Well, on the face of it, it’s just one of thousands of examples of just how sad Anglicanism has become when a man who believes what Christians have always believed is not allowed to lead. But the fact that Charlie is, to my knowledge, a proud Protestant, makes it all the more ridiculous. He is happy enough to take comfort in his own biblically-rigorous religious opinion and act on it accordingly; but he is also happy to serve in a church where the opposite opinion is the majority.
In the end, there is no way for a conservative like Charlie or the mainstream Progressives who oppose him to say to each other that one is right and the other wrong. That’s the big problem with Protestantism, including Anglicanism. Without a living authority, everything is private judgment – a point of such monumental importance, but which is almost universally ignored by my former co-religionists, that I feel no compunction disappointing my old comrades to make it again and again. An Anglican can side with the progressive majority or the minuscule, conservative minority, but it’s still every man his own pope.
Just because I like Charlie Holt, I hope things work out for him the way he and the people who elected him want. But part of me hopes an epic fail here will change hearts. I joked on Twitter: “Can’t wait for the conversion story that begins, ‘It was on the fourteenth failure to get Charlie Holt elected Episcopal bishop of Florida that I suddenly realized the claims of the Roman Catholic Church were true…’”

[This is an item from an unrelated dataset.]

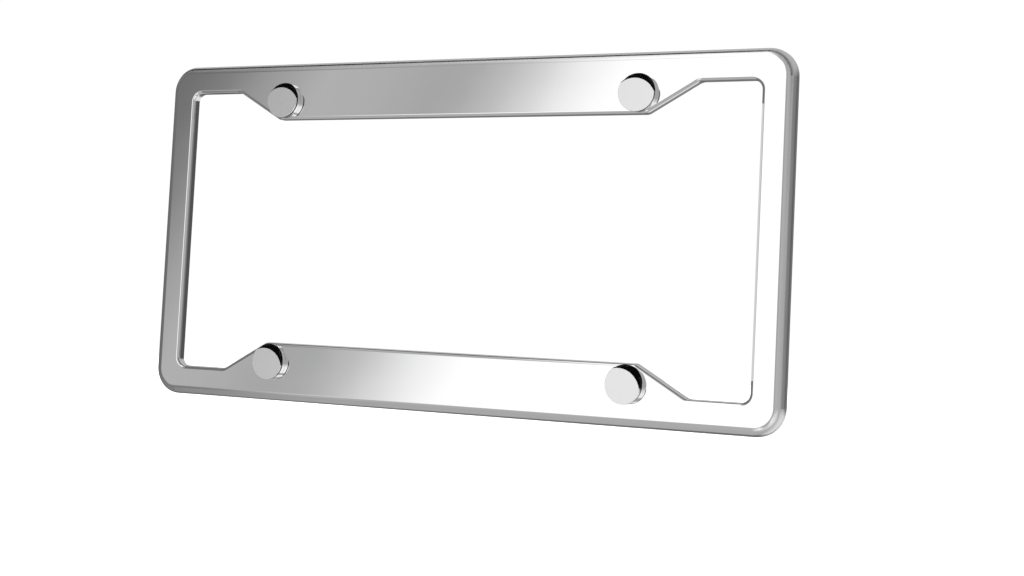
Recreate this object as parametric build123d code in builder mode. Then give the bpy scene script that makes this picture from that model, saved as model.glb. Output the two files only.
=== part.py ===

Charlie replied to my tweet, “Haha. That is actually pretty clever Andrew.”
But to my mind, it’s Anglicanism that has been too clever by half for too long. Too clever for me anyway.
So before I play dumb again, I’ll leave you with the conclusion I offered at the end of my article from The Lamp, mentioned above:
Anglicans stand at a fork in the road, unable to continue on their nineteenth-century way. The way forward for Anglicans as individuals and collectively is not in the past. By God’s grace, the Protestant Humpty Dumpty of Anglicanism had a great fall, and it is foolish to try to put him together again. Nor is there a new creature waiting to be constructed from the remnants. All that remains now is to pick up the pieces—some of them quite lovely—and bring them home where they belong.